Responsible withdrawals from the LGPF are key to providing for our children’s education in perpetuity. It also saves taxpayers close to $1,000/year per household in taxes. To increase withdrawal rates would be irresponsible to our children as well as to our state’s taxpayers.

But special interest activists are seeking increased disbursements of one to two percentage points or $1 billion as an additional amount to go to childhood services. They promise this investment will truly change the educational outcome for our children and it’s worth any potential risk. They say that more money and younger intervention is the answer to changing our educational outcomes. This is the same thing they’ve been promising for over 10 years and, unfortunately, nothing has changed with the quality of our educational system.

Is it worth the risk of increasing distributions for yet another experiment of burning through a permanent fund? No!

New Mexico has already destroyed other ‘permanent funds’ by being irresponsible in the management of those funds and taking too much from them. We don’t need to experiment with the last healthy fund New Mexico has available and risk destroying it like we have the others. Nor do we need to continue throwing more money into our problem educational system, when accountability is the answer – not more money.

Advocates want these increased fund distributions for ‘services’. Because those ‘services’ are not defined, we’ve got a problem right out of the gate. Add to that the continual problem with lack of accountability and you have the formula for disaster.

Gary King, former Attorney General, reviewed the federal constitutional requirements for the LGPF and confirmed that: 1) the state constitution directly prohibits the state from using money from the LGPF for private entities; and 2) distributions from the LGPF must be limited to learning programs provided by public schools.

If New Mexico is funding private entities from LGPF distributions, the state is in direct violation of federal requirements. One of the ways it tries to get around the question of federal compliance is to run the money through the Children Youth and Families (CYFD) to private entities.

The practice begs the following questions:

1) How many nonprofits are receiving state funding for doing work that falls under the purview of our educational departments?

2) Where is the accountability for the money these nonprofits are receiving compared to the dismal results they are producing?

3) Most importantly, who or what state agency is responsible for assuring that the fund is in compliance with federal standards?

Currently we have several nonprofits providing ‘services’ for our underserved populations that amount to little more than babysitting services.
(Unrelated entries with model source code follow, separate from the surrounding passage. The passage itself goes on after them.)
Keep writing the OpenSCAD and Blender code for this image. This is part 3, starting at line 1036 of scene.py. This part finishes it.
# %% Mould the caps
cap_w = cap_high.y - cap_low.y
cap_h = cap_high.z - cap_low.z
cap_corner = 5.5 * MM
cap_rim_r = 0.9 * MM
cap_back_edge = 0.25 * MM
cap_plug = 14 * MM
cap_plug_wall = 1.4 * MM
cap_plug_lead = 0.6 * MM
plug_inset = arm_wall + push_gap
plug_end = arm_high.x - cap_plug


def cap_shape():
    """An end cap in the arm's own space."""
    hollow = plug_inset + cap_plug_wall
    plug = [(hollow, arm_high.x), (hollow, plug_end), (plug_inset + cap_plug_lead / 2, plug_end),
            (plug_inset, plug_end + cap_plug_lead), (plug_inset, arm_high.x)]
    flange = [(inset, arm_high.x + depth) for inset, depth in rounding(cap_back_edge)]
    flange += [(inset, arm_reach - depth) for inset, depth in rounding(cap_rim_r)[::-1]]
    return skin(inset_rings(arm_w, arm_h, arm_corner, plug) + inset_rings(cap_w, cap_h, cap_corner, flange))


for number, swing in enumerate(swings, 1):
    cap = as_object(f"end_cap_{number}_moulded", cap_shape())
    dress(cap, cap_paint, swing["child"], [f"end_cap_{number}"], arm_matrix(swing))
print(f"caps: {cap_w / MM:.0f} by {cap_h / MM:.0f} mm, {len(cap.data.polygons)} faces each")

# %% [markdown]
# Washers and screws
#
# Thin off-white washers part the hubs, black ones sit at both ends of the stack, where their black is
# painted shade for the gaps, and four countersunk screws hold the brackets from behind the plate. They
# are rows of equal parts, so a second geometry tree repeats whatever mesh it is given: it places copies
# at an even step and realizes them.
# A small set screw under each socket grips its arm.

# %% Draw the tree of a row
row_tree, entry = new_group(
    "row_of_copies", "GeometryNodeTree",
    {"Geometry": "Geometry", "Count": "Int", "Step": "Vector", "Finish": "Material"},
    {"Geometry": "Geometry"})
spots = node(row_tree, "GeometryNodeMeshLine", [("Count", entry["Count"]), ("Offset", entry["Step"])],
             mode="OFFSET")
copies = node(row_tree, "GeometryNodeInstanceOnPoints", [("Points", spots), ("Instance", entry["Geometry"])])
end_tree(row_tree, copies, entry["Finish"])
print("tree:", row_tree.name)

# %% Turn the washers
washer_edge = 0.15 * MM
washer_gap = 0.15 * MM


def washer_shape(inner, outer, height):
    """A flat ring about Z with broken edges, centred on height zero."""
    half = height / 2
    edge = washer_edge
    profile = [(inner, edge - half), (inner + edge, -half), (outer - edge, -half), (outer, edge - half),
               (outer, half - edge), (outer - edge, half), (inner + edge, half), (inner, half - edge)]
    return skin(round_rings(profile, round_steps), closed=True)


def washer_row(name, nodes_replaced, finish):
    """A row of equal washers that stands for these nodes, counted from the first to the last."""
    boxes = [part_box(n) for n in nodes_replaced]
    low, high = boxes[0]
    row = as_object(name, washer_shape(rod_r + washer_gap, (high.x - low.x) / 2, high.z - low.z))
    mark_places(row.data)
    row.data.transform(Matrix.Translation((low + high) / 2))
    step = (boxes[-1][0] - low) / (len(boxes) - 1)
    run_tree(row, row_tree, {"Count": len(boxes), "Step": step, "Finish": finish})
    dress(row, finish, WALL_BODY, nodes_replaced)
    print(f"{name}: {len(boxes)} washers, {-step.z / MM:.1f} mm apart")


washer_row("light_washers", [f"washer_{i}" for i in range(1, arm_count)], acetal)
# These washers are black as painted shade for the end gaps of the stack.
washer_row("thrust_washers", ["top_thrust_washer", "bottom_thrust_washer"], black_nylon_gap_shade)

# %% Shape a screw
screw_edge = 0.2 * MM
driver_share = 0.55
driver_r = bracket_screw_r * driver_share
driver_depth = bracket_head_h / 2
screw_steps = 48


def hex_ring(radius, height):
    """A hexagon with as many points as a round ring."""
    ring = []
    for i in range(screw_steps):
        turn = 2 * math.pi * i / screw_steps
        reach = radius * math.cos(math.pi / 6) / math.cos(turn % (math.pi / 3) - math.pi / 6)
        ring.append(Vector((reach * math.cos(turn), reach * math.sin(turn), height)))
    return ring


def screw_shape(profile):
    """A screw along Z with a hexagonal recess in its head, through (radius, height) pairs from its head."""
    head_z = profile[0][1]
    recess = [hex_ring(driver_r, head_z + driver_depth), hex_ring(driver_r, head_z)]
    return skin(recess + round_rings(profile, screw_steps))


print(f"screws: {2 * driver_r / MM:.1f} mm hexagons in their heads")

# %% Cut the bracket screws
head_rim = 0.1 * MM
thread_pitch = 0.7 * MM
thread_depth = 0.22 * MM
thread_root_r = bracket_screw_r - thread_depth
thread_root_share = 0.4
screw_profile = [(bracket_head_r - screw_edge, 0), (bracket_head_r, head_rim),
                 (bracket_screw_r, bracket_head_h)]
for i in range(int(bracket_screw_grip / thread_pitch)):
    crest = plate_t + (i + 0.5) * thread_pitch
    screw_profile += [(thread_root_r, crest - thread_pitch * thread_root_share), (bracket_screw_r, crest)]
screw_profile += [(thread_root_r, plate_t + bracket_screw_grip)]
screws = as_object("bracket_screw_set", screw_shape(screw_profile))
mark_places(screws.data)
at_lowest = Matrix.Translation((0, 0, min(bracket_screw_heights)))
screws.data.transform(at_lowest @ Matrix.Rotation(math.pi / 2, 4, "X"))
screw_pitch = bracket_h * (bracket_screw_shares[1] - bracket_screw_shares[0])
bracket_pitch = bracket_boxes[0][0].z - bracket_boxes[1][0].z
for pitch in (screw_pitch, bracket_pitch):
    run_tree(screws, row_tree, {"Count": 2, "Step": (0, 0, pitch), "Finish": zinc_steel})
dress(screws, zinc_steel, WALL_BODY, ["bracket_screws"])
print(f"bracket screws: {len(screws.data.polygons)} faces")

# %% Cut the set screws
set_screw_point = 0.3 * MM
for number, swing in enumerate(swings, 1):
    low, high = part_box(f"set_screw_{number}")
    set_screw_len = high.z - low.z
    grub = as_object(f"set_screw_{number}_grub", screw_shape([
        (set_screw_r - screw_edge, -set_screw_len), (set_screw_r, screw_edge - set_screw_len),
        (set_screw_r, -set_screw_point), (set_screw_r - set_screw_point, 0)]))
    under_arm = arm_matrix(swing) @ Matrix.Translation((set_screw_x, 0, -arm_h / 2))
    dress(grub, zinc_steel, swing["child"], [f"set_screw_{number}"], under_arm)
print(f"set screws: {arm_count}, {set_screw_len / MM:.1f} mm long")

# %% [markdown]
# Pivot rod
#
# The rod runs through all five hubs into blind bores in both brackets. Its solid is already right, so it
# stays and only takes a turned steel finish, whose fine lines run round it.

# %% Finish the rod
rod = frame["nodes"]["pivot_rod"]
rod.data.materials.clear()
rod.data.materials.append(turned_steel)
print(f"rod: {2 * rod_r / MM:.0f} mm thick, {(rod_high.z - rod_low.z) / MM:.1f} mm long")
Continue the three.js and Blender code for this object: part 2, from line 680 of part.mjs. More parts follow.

That’s the reason New Mexico can continue to lower the age for children to receive ‘services’ and yet see no benefit whatsoever for the education of our kids.

And, yet, the activists want more!

Despite numerous policy proposals and actions, New Mexico’s expenditures on its educational challenges have not yielded adequate results. The answer is not an increased rate of LGPF disbursements, but instead a focus on direct learning programs that yield beneficial results without violating federal requirements. That could be accomplished if the state would stop funding special interest groups and put the money into our teachers and quality educational materials and tools for our children.

New Mexico needs to provide quality educators and education – not enhanced babysitting or other ‘services’ that do not translate into quality education for our children.